The biggest hit for me though has been on Yearlisting. Those timed trips to Norfolk and Scotland and chasing relatively local species just to see them that year has really has hit the buffers.  I don’t need to see them annually, that badly, contributing to potential negative impacts on them and their habitat.  I might however make the trip and bird an area making a few days of it, staying over, and spending money in the local economy but that is not compelled around year-listing and might happen once every few years.   

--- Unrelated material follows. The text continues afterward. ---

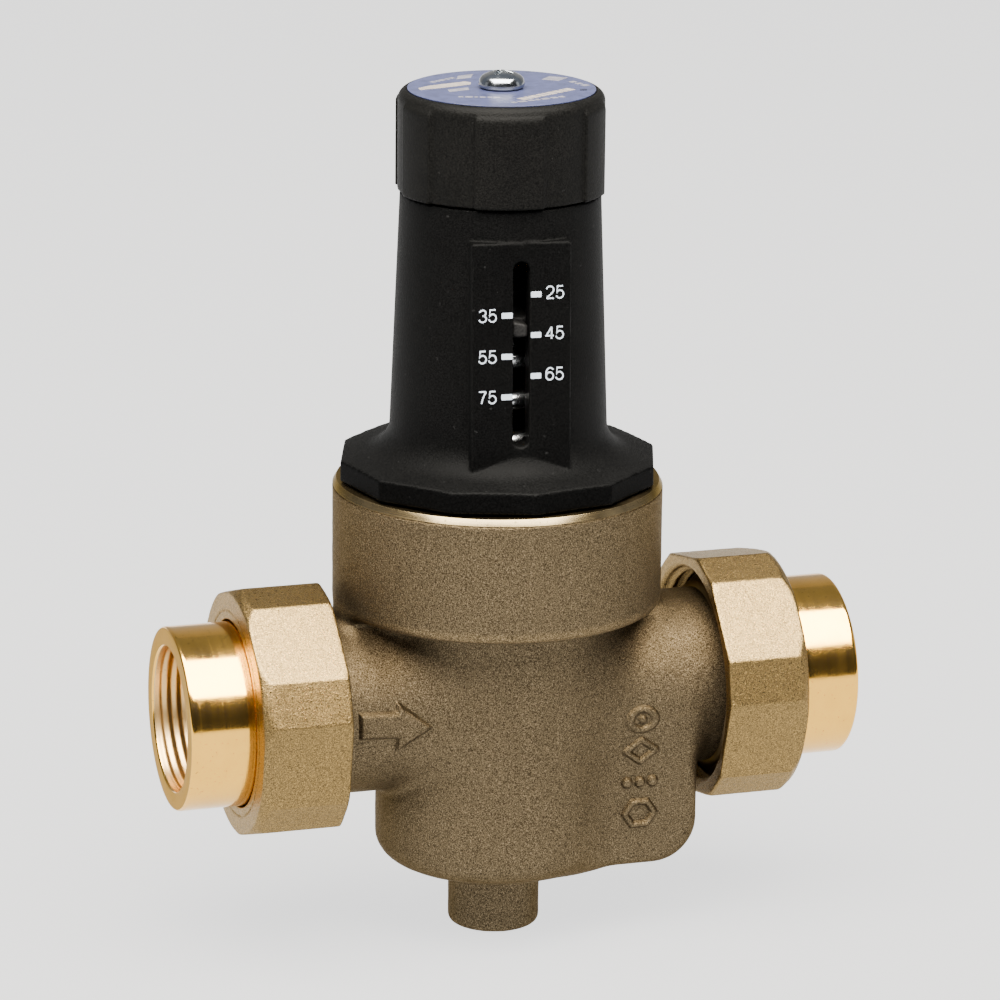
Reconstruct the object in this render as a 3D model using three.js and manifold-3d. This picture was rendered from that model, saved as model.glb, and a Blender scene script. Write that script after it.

So if applying some idealisms the conscious conservationist mindset that many birders benefit from we would question the reasoning behind anything that would have a negative impact on the bird or its habitat including unnecessary travel.  The trouble here is the noticeable threat from travel or demands from travel on the environment which is easy to dismiss or at least not notice and easiest to turn a blind eye to.  Take the oil industry for example, to which we are almost all slaves to.  Where do you draw the line for necessary travel? Driving to see something 2 miles away, 200miles away or flying 2000miles just to add something on your WP list. Which is worse?  If I ever was able to afford it I hope I wouldn't get the urge to do the latter.

Play it cool:
A plea to the NGBs out there; I would just say don’t get too fixated on needing to see 1 bird after the next just to beef-up your country list. An 11 year old girl in Oz has just seen 3000 world species so you've lost that one before you get any ideas.  The need to see a bird can be addictive but this just becomes an indication of your tolerances of motorways, your age, spare cash and spare time.  They’re just birds and it’s just a tick.  See Mr Crake’s take on it here: http://www.youtube.com/watch?v=vHXQp-NhFuE

If you’re really worried about listing then just worry about the potential blockers: sure if it’s something you think you’ll never see again then go but most things turn up again so for the less rare maybe hold off until there’s one closer or until you go somewhere for a week and are almost guaranteed to see it.  Self-finding has to be the way to go and is many more times more satisfying and often more educational.  That localisation of efforts has to be more beneficial to the environment too and has the added spin-off benefits of Birdtracking, Atlas’ing, and other local recording or research initiatives, or how about ‘volling’ at an obs or reserve.  I couldn't give a hoot if anyone has seen 200 or 500 species in Britain and no one should be bothered about my total, but if you've found a 'BB' or a local rarity then, you'll know which feels better.  Self-finding is the way to go.